**WHAT IS BEING ASKED:**
Each line that follows should be printed again exactly as it stands.

**DATA BLOCK:**
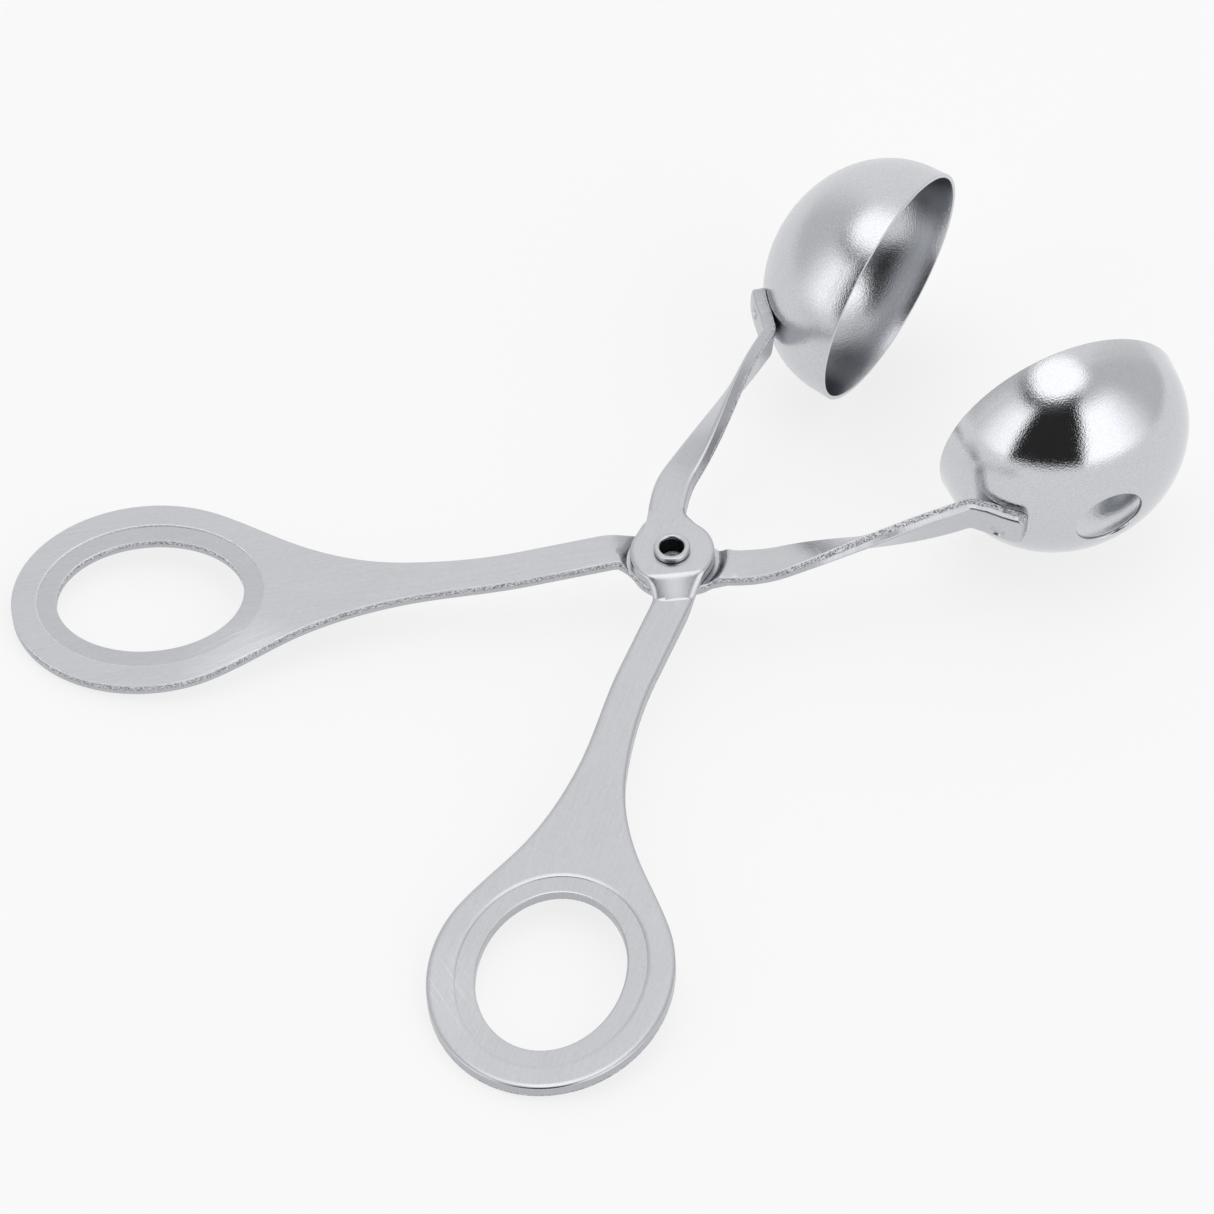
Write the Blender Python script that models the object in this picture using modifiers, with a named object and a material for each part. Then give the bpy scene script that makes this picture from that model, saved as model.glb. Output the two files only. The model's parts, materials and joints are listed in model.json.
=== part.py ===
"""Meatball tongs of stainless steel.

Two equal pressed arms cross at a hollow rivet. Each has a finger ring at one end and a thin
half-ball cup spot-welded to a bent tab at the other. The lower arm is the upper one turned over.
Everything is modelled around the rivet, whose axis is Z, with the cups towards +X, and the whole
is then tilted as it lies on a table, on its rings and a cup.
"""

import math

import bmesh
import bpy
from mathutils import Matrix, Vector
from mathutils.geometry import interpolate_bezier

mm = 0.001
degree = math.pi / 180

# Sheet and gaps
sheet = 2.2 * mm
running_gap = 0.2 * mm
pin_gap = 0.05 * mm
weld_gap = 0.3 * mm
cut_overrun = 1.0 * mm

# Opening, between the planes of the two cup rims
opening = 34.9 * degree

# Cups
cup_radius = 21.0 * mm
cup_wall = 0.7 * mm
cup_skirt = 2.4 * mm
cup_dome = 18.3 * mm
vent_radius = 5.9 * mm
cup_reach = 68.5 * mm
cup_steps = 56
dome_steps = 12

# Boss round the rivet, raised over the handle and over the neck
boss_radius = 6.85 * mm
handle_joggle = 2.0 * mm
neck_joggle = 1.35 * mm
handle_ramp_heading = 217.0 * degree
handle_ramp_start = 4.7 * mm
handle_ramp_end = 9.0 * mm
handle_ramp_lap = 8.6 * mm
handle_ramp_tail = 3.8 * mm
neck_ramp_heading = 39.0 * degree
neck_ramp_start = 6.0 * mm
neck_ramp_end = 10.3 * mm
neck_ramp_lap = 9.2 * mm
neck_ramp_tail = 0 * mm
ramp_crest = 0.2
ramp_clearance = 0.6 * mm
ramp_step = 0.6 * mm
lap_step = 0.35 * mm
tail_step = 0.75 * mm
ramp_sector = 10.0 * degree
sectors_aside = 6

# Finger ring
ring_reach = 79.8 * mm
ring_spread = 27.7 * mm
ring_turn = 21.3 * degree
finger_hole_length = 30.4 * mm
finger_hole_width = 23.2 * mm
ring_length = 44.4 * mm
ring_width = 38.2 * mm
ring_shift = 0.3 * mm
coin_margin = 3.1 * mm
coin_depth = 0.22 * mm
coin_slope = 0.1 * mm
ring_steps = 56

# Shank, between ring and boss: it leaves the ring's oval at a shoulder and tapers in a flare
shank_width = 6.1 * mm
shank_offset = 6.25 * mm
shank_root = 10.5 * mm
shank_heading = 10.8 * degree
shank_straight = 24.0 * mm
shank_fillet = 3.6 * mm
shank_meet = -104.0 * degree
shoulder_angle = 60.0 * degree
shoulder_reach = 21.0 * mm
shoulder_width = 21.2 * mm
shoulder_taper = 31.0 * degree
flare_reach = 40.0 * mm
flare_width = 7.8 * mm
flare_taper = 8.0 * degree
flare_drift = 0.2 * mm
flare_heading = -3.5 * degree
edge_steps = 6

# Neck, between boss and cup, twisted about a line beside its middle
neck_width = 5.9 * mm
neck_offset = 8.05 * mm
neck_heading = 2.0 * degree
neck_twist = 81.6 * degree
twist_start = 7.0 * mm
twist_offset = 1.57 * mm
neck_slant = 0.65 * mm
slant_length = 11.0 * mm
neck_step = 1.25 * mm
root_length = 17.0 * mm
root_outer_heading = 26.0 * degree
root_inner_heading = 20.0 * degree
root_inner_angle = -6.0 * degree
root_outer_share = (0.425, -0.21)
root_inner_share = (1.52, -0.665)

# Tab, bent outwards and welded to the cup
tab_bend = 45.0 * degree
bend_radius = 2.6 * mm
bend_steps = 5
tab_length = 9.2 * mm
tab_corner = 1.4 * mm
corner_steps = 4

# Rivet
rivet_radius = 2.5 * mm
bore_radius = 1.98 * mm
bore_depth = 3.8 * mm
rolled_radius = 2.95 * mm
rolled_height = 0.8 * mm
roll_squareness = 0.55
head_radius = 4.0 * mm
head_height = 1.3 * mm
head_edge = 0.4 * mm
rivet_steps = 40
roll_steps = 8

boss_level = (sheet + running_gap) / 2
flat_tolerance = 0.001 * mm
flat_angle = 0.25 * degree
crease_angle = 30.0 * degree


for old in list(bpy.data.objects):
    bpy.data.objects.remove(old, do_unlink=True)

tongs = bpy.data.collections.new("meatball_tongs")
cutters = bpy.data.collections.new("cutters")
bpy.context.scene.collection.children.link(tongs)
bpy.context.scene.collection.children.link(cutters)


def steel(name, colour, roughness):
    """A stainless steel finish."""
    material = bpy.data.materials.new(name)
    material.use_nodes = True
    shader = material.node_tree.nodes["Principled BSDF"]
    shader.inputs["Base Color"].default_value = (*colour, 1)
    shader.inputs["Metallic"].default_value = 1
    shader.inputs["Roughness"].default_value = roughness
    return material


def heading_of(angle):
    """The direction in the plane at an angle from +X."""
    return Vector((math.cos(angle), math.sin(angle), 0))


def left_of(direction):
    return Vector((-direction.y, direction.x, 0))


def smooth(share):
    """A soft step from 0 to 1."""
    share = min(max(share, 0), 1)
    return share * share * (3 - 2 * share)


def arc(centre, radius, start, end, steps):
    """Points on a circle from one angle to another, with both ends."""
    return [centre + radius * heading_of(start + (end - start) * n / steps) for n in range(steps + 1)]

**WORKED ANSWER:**
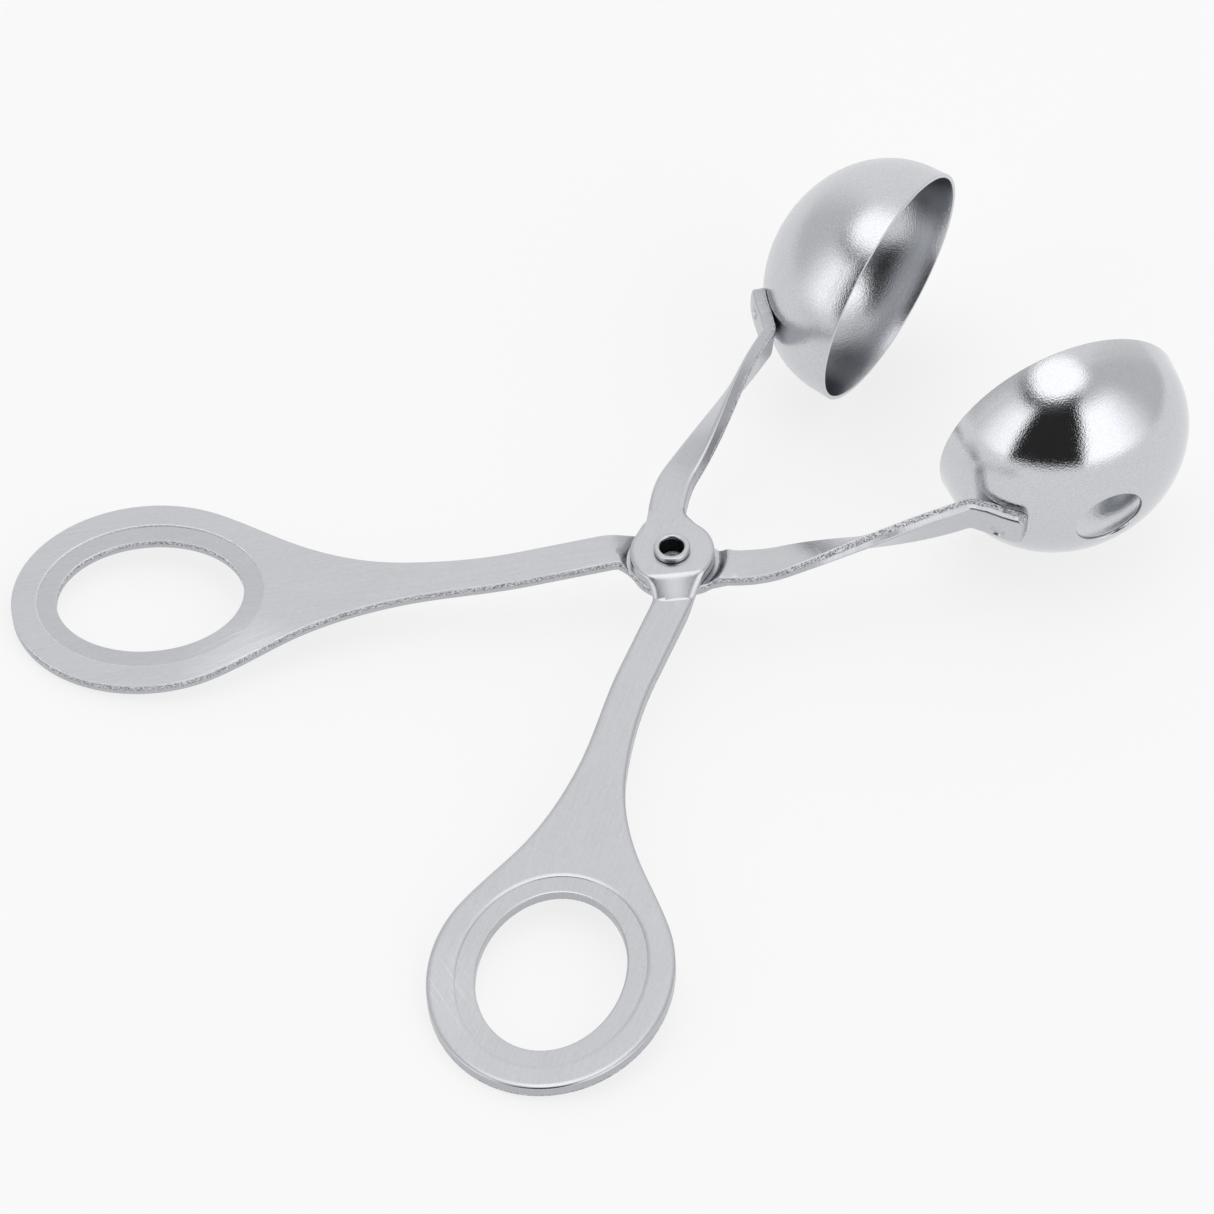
Write the Blender Python script that models the object in this picture using modifiers, with a named object and a material for each part. Then give the bpy scene script that makes this picture from that model, saved as model.glb. Output the two files only. The model's parts, materials and joints are listed in model.json.
=== part.py ===
"""Meatball tongs of stainless steel.

Two equal pressed arms cross at a hollow rivet. Each has a finger ring at one end and a thin
half-ball cup spot-welded to a bent tab at the other. The lower arm is the upper one turned over.
Everything is modelled around the rivet, whose axis is Z, with the cups towards +X, and the whole
is then tilted as it lies on a table, on its rings and a cup.
"""

import math

import bmesh
import bpy
from mathutils import Matrix, Vector
from mathutils.geometry import interpolate_bezier

mm = 0.001
degree = math.pi / 180

# Sheet and gaps
sheet = 2.2 * mm
running_gap = 0.2 * mm
pin_gap = 0.05 * mm
weld_gap = 0.3 * mm
cut_overrun = 1.0 * mm

# Opening, between the planes of the two cup rims
opening = 34.9 * degree

# Cups
cup_radius = 21.0 * mm
cup_wall = 0.7 * mm
cup_skirt = 2.4 * mm
cup_dome = 18.3 * mm
vent_radius = 5.9 * mm
cup_reach = 68.5 * mm
cup_steps = 56
dome_steps = 12

# Boss round the rivet, raised over the handle and over the neck
boss_radius = 6.85 * mm
handle_joggle = 2.0 * mm
neck_joggle = 1.35 * mm
handle_ramp_heading = 217.0 * degree
handle_ramp_start = 4.7 * mm
handle_ramp_end = 9.0 * mm
handle_ramp_lap = 8.6 * mm
handle_ramp_tail = 3.8 * mm
neck_ramp_heading = 39.0 * degree
neck_ramp_start = 6.0 * mm
neck_ramp_end = 10.3 * mm
neck_ramp_lap = 9.2 * mm
neck_ramp_tail = 0 * mm
ramp_crest = 0.2
ramp_clearance = 0.6 * mm
ramp_step = 0.6 * mm
lap_step = 0.35 * mm
tail_step = 0.75 * mm
ramp_sector = 10.0 * degree
sectors_aside = 6

# Finger ring
ring_reach = 79.8 * mm
ring_spread = 27.7 * mm
ring_turn = 21.3 * degree
finger_hole_length = 30.4 * mm
finger_hole_width = 23.2 * mm
ring_length = 44.4 * mm
ring_width = 38.2 * mm
ring_shift = 0.3 * mm
coin_margin = 3.1 * mm
coin_depth = 0.22 * mm
coin_slope = 0.1 * mm
ring_steps = 56

# Shank, between ring and boss: it leaves the ring's oval at a shoulder and tapers in a flare
shank_width = 6.1 * mm
shank_offset = 6.25 * mm
shank_root = 10.5 * mm
shank_heading = 10.8 * degree
shank_straight = 24.0 * mm
shank_fillet = 3.6 * mm
shank_meet = -104.0 * degree
shoulder_angle = 60.0 * degree
shoulder_reach = 21.0 * mm
shoulder_width = 21.2 * mm
shoulder_taper = 31.0 * degree
flare_reach = 40.0 * mm
flare_width = 7.8 * mm
flare_taper = 8.0 * degree
flare_drift = 0.2 * mm
flare_heading = -3.5 * degree
edge_steps = 6

# Neck, between boss and cup, twisted about a line beside its middle
neck_width = 5.9 * mm
neck_offset = 8.05 * mm
neck_heading = 2.0 * degree
neck_twist = 81.6 * degree
twist_start = 7.0 * mm
twist_offset = 1.57 * mm
neck_slant = 0.65 * mm
slant_length = 11.0 * mm
neck_step = 1.25 * mm
root_length = 17.0 * mm
root_outer_heading = 26.0 * degree
root_inner_heading = 20.0 * degree
root_inner_angle = -6.0 * degree
root_outer_share = (0.425, -0.21)
root_inner_share = (1.52, -0.665)

# Tab, bent outwards and welded to the cup
tab_bend = 45.0 * degree
bend_radius = 2.6 * mm
bend_steps = 5
tab_length = 9.2 * mm
tab_corner = 1.4 * mm
corner_steps = 4

# Rivet
rivet_radius = 2.5 * mm
bore_radius = 1.98 * mm
bore_depth = 3.8 * mm
rolled_radius = 2.95 * mm
rolled_height = 0.8 * mm
roll_squareness = 0.55
head_radius = 4.0 * mm
head_height = 1.3 * mm
head_edge = 0.4 * mm
rivet_steps = 40
roll_steps = 8

boss_level = (sheet + running_gap) / 2
flat_tolerance = 0.001 * mm
flat_angle = 0.25 * degree
crease_angle = 30.0 * degree


for old in list(bpy.data.objects):
    bpy.data.objects.remove(old, do_unlink=True)

tongs = bpy.data.collections.new("meatball_tongs")
cutters = bpy.data.collections.new("cutters")
bpy.context.scene.collection.children.link(tongs)
bpy.context.scene.collection.children.link(cutters)


def steel(name, colour, roughness):
    """A stainless steel finish."""
    material = bpy.data.materials.new(name)
    material.use_nodes = True
    shader = material.node_tree.nodes["Principled BSDF"]
    shader.inputs["Base Color"].default_value = (*colour, 1)
    shader.inputs["Metallic"].default_value = 1
    shader.inputs["Roughness"].default_value = roughness
    return material


def heading_of(angle):
    """The direction in the plane at an angle from +X."""
    return Vector((math.cos(angle), math.sin(angle), 0))


def left_of(direction):
    return Vector((-direction.y, direction.x, 0))


def smooth(share):
    """A soft step from 0 to 1."""
    share = min(max(share, 0), 1)
    return share * share * (3 - 2 * share)


def arc(centre, radius, start, end, steps):
    """Points on a circle from one angle to another, with both ends."""
    return [centre + radius * heading_of(start + (end - start) * n / steps) for n in range(steps + 1)]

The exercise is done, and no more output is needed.